Tuesday May 10 session no 32 (1 to go)
I have scratched my 32nd mark on the wall.
There is just one enema left in the box.
Tomorrow they will rattle the keys, the lock will click open with a sweet, sweet sound and I will walk out blinking, slightly stunned, into the daylight .
Maybe you think I’m exaggerating to make for a better read – I promise you that (for once) I really am not.
Tomorrow around 5pm when I complete by 33rd and final session, I will feel like I’m being released from prison.
Free to get on with my life, free to travel, free from daily reminders that I’m being treated for cancer.
And I suppose like all prisoners about to be released, I’m excited and a bit apprehensive.

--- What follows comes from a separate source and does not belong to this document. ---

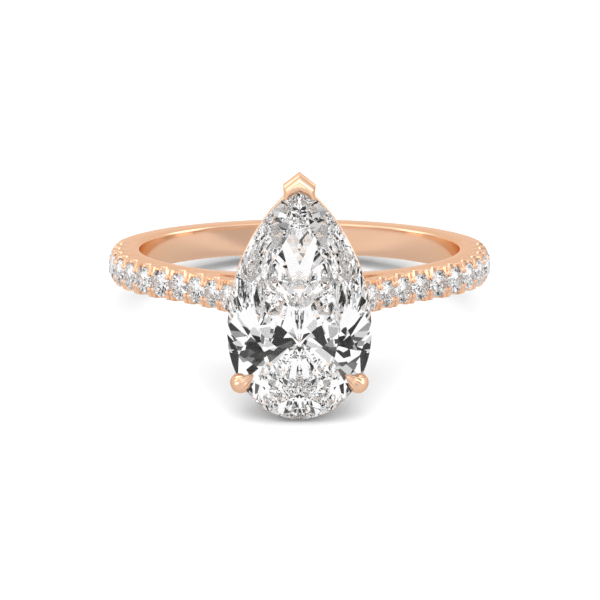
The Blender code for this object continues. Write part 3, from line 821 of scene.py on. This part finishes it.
def make_v_post(material):
    """Post of the V prong, from the base rail up into its cap."""
    outline = ((0.0, 0.0), (-0.84, -0.68), (-0.80, -1.40), (-0.60, -1.40), (0.0, -1.02),
               (0.60, -1.40), (0.80, -1.40), (0.84, -0.68))
    levels = (
        (2.85, BASE_BOTTOM + 0.50, 0.72),
        (4.70, PEAR_GIRDLE_HEIGHT - 1.70, 0.84),
        (V_TIP_Y - 0.20, PEAR_GIRDLE_HEIGHT - 0.60, 0.95),
        (V_TIP_Y - 0.02, PEAR_GIRDLE_HEIGHT - 0.10, 0.99),
    )
    sections = []
    for tip_y, height, scale in levels:
        sections.append([(x * scale, tip_y + y * scale, height) for x, y in outline])
    mesh = loft("v_post", sections, closed=False)
    post = new_object("polished_v_post", mesh, HEAD)
    smooth(post.data, 30.0)
    finish_piece(post, material, ["v_prong"])


# ---------------------------------------------------------------- materials

def node_material(name):
    """New material with its tree and Principled shader."""
    material = bpy.data.materials.new(name)
    material.use_nodes = True
    tree = material.node_tree
    return material, tree, tree.nodes["Principled BSDF"]


def feed(tree, socket, value):
    """Link a socket to another one, or set it to a value."""
    if isinstance(value, bpy.types.NodeSocket):
        tree.links.new(value, socket)
    else:
        socket.default_value = value


def math_node(tree, operation, first, second):
    """Math node whose inputs are sockets or numbers."""
    node = tree.nodes.new("ShaderNodeMath")
    node.operation = operation
    feed(tree, node.inputs[0], first)
    feed(tree, node.inputs[1], second)
    return node.outputs["Value"]


def mix_node(tree, kind, factor, first, second):
    """Mix of two colours or numbers, by a factor socket."""
    node = tree.nodes.new("ShaderNodeMix")
    node.data_type = kind
    feed(tree, node.inputs["Factor"], factor)
    feed(tree, node.inputs["A"], first)
    feed(tree, node.inputs["B"], second)
    return node.outputs["Result"]


def range_node(tree, value, start, end, low, high):
    """Map Range node: a value from start to end becomes low to high."""
    node = tree.nodes.new("ShaderNodeMapRange")
    node.inputs["From Min"].default_value = start
    node.inputs["From Max"].default_value = end
    node.inputs["To Min"].default_value = low
    node.inputs["To Max"].default_value = high
    tree.links.new(value, node.inputs["Value"])
    return node


def noise_node(tree, scale, detail):
    """Noise over the object's own coordinates."""
    place = tree.nodes.new("ShaderNodeTexCoord")
    node = tree.nodes.new("ShaderNodeTexNoise")
    node.inputs["Scale"].default_value = scale
    node.inputs["Detail"].default_value = detail
    tree.links.new(place.outputs["Object"], node.inputs["Vector"])
    return node.outputs["Fac"]


def ramp_node(tree, value, stops, interpolation="LINEAR"):
    """Colour ramp with (position, colour) stops."""
    node = tree.nodes.new("ShaderNodeValToRGB")
    node.color_ramp.interpolation = interpolation
    elements = node.color_ramp.elements
    for index, (position, colour) in enumerate(stops):
        stop = elements[index] if index < 2 else elements.new(position)
        stop.position = position
        stop.color = colour
    tree.links.new(value, node.inputs["Fac"])
    return node.outputs["Color"]


def rose_gold():
    """Polished rose gold: faint clouds in its colour, and polishing marks in roughness and bump. Its
    colour is also painted by ray: paler in reflections, and near black for the floor's rays, which
    paints deeper shadow.
    """
    material, tree, shader = node_material("rose_gold_polished")
    cloud = noise_node(tree, GOLD_CLOUD_SCALE, 3.0)
    grain = noise_node(tree, GOLD_GRAIN_SCALE, 4.0)
    light_path = tree.nodes.new("ShaderNodeLightPath").outputs
    deep = math_node(tree, "GREATER_THAN", light_path["Ray Depth"], 1.5)
    colour = ramp_node(tree, cloud, ((0.30, GOLD_DARKER), (0.70, GOLD_LIGHTER)))
    # painted reflection: gold mirrored in gold takes a paler colour
    colour = mix_node(tree, "RGBA", light_path["Is Glossy Ray"], colour, GOLD_PAINTED_REFLECTION_TINT)
    # painted reflection: after two or more bounces, and through the gems, the gold turns a pale neutral
    colour = mix_node(tree, "RGBA", deep, colour, GOLD_PAINTED_PALE_DEEP_REFLECTION)
    # painted shadow: the gold turns near black for the floor's rays, to darken its contact shadows
    colour = mix_node(tree, "RGBA", light_path["Is Diffuse Ray"], colour, GOLD_PAINTED_FLOOR_SHADOW)
    tree.links.new(colour, shader.inputs["Base Color"])
    rough = range_node(tree, grain, 0.0, 1.0, *GOLD_ROUGHNESS)
    tree.links.new(rough.outputs["Result"], shader.inputs["Roughness"])
    marks = tree.nodes.new("ShaderNodeBump")
    marks.inputs["Distance"].default_value = POLISHING_MARK_METRES
    tree.links.new(grain, marks.inputs["Height"])
    tree.links.new(marks.outputs["Normal"], shader.inputs["Normal"])
    shader.inputs["Metallic"].default_value = 1.0
    shader.inputs["Specular Tint"].default_value = GOLD_EDGE_TINT
    return material


def diamond():
    """Colourless diamond, with a trace of body colour that changes slowly through the stone."""
    material, tree, shader = node_material("diamond")
    cloud = noise_node(tree, DIAMOND_CLOUD_SCALE, 2.0)
    colour = ramp_node(tree, cloud, ((0.0, DIAMOND_COOL), (1.0, WHITE)))
    tree.links.new(colour, shader.inputs["Base Color"])
    shader.inputs["Roughness"].default_value = 0.0
    shader.inputs["IOR"].default_value = DIAMOND_IOR
    shader.inputs["Specular Tint"].default_value = DIAMOND_SHEEN
    shader.inputs["Transmission Weight"].default_value = 1.0
    return material


# ---------------------------------------------------------------- studio

def direction(azimuth, elevation):
    """Unit vector: azimuth 0 is towards the camera side (-Y), positive to the right."""
    a, e = math.radians(azimuth), math.radians(elevation)
    return (math.sin(a) * math.cos(e), -math.cos(a) * math.cos(e), math.sin(e))


def card_strength(tree, coordinates, azimuth, elevation, full, soft, strength):
    """Light added, or taken away, by one round panel that fades out between two angles."""
    dot = tree.nodes.new("ShaderNodeVectorMath")
    dot.operation = "DOT_PRODUCT"
    dot.inputs[1].default_value = direction(azimuth, elevation)
    tree.links.new(coordinates, dot.inputs[0])
    fade = (math.cos(math.radians(soft)), math.cos(math.radians(full)))
    card = range_node(tree, dot.outputs["Value"], *fade, 0.0, strength)
    card.interpolation_type = "SMOOTHSTEP"
    return card.outputs["Result"]


def gem_surroundings(tree, coordinates):
    """Brightness around the gems: a patchwork of bright and dark cells with a few dark cards."""
    cells = tree.nodes.new("ShaderNodeTexVoronoi")
    cells.inputs["Scale"].default_value = GEM_CELL_SCALE
    tree.links.new(coordinates, cells.inputs["Vector"])
    tone = tree.nodes.new("ShaderNodeSeparateColor")
    tree.links.new(cells.outputs["Color"], tone.inputs["Color"])
    stops = [(position, (value, value, value, 1.0)) for position, value in GEM_CELL_TONES]
    cards = ramp_node(tree, tone.outputs["Red"], stops, "CONSTANT")
    for card in GEM_DARK_CARDS:
        cards = math_node(tree, "ADD", card_strength(tree, coordinates, *card), cards)
    return math_node(tree, "MAXIMUM", cards, 0.01)


def make_world():
    """Pale dome for the metal, the gems' own surroundings, and a glow from the front for the floor."""
    world = bpy.data.worlds.new("studio")
    bpy.context.scene.world = world
    world.use_nodes = True
    tree = world.node_tree
    coordinates = tree.nodes.new("ShaderNodeTexCoord").outputs["Generated"]
    dome = 1.0
    for panel in METAL_PANELS:
        dome = math_node(tree, "ADD", card_strength(tree, coordinates, *panel), dome)
    strength = math_node(tree, "MAXIMUM", dome, 0.03)
    cards = gem_surroundings(tree, coordinates)
    floor_light = math_node(tree, "ADD", card_strength(tree, coordinates, *FLOOR_FRONT), FLOOR_SKY)
    light_path = tree.nodes.new("ShaderNodeLightPath").outputs
    strength = mix_node(tree, "FLOAT", light_path["Is Transmission Ray"], strength, cards)
    strength = mix_node(tree, "FLOAT", light_path["Is Diffuse Ray"], strength, floor_light)
    strength = mix_node(tree, "FLOAT", light_path["Is Camera Ray"], strength, BACKDROP)
    background = tree.nodes["Background"]
    tree.links.new(strength, background.inputs["Strength"])
    background.inputs["Color"].default_value = WHITE


def white_paper():
    """Matt white paper; where metal or gems show it, a painted glow stands in for its shading, dimmer
    inside the ring as painted shade.
    """
    material, tree, shader = node_material("white_paper")
    noise = tree.nodes.new("ShaderNodeTexNoise")
    noise.inputs["Scale"].default_value = FLOOR_CLOUD_SCALE
    light_path = tree.nodes.new("ShaderNodeLightPath").outputs
    colour = ramp_node(tree, noise.outputs["Fac"], ((0.0, PAPER_DARKER), (1.0, PAPER_LIGHTER)))
    # the paper turns black for glossy rays, so that only its painted glow shows in reflections
    colour = mix_node(tree, "RGBA", light_path["Is Glossy Ray"], colour, BLACK)
    tree.links.new(colour, shader.inputs["Base Color"])
    place = tree.nodes.new("ShaderNodeTexCoord")
    distance = tree.nodes.new("ShaderNodeVectorMath")
    distance.operation = "LENGTH"
    tree.links.new(place.outputs["Object"], distance.inputs[0])
    # painted shade: the glow that the metal mirrors is dimmer inside the ring than outside it
    mirrored = range_node(
        tree, distance.outputs["Value"], HOLE_DISTANCE, OUTSIDE_DISTANCE, FLOOR_GLOW_IN_HOLE_PAINTED_SHADE, FLOOR_OUTSIDE)
    shown = mix_node(
        tree, "FLOAT", light_path["Is Transmission Ray"], mirrored.outputs["Result"], FLOOR_IN_GEM)
    glow = math_node(tree, "MULTIPLY", light_path["Is Glossy Ray"], shown)
    tree.links.new(glow, shader.inputs["Emission Strength"])
    shader.inputs["Emission Color"].default_value = WHITE
    shader.inputs["Roughness"].default_value = 0.8
    shader.inputs["Specular IOR Level"].default_value = 0.1
    return material


def make_floor():
    """Plain white sheet under the ring."""
    mesh = bpy.data.meshes.new("floor")
    corners = [(x * FLOOR_REACH, y * FLOOR_REACH, 0.0) for x, y in ((-1, -1), (1, -1), (1, 1), (-1, 1))]
    mesh.from_pydata(corners, [], [(0, 1, 2, 3)])
    mesh.materials.append(white_paper())
    floor = bpy.data.objects.new("white_floor", mesh)
    bpy.context.scene.collection.objects.link(floor)


def make_camera():
    """Long lens, almost parallel, a little above the ring's own plane."""
    finger_axis = (RING.to_3x3() @ Vector((0.0, 0.0, 1.0))).normalized()
    elevation = CAMERA_ABOVE_RING + math.atan2(finger_axis.y, finger_axis.z)
    back = Vector((0.0, -math.cos(elevation), math.sin(elevation)))
    up = Vector((0.0, math.sin(elevation), math.cos(elevation)))
    centre = RING.translation + Vector((VIEW_SHIFT_RIGHT * MM, 0.0, 0.0)) - up * (VIEW_SHIFT_DOWN * MM)
    data = bpy.data.cameras.new("camera")
    data.sensor_width = CAMERA_SENSOR
    data.lens = CAMERA_LENS
    data.clip_start = 0.05
    data.clip_end = 20.0
    camera = bpy.data.objects.new("camera", data)
    bpy.context.scene.collection.objects.link(camera)
    camera.location = centre + back * CAMERA_DISTANCE
    camera.rotation_euler = (math.pi / 2.0 - elevation, 0.0, 0.0)
    bpy.context.scene.camera = camera


def main():
    """Build the visual ring and its studio."""
    gold = rose_gold()
    stone = diamond()
    make_band(gold)
    make_strip(-1, "pave_shoulder_left", gold)
    make_strip(1, "pave_shoulder_right", gold)
    make_melee(stone)
    make_pear(stone)
    make_rails(gold)
    make_claws(gold)
    make_v_cap(gold)
    make_v_post(gold)
    make_world()
    make_floor()
    make_camera()
    bpy.context.scene.view_settings.view_transform = "Standard"
    # light bounces many times inside a cut diamond before it comes out
    bpy.context.scene.cycles.max_bounces = 32
    bpy.context.scene.cycles.glossy_bounces = 24
    bpy.context.scene.cycles.transmission_bounces = 32


main()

Life inside is restrictive and repetitive, but you know what to do and where to go. You know how to play the system to keep the warders happy; you know how to score important little victories that put you momentarily in control.
Out there, beyond the Radiotherapy Quarter, in the Land of Uncertainty, things are more complicated. The simple certainties of Crossing the RT quarter will be replaced by the old confusing anxieties. When is the first test? What will it show? Has the treatment worked?
I can sense all the old demands on my time starting to build up (thank you to all of you who have been so wonderfully patient).
But you know what? Standing here on the last sandy ridge of the RT Quarter I say: “Bring it on!”
I’m hungry to get back into the fray. I want those four hours of my day back, every weekday. I want to feel the hustle and hassle of a more normal life.
Even if I’m only out on parole, I shall be a free man.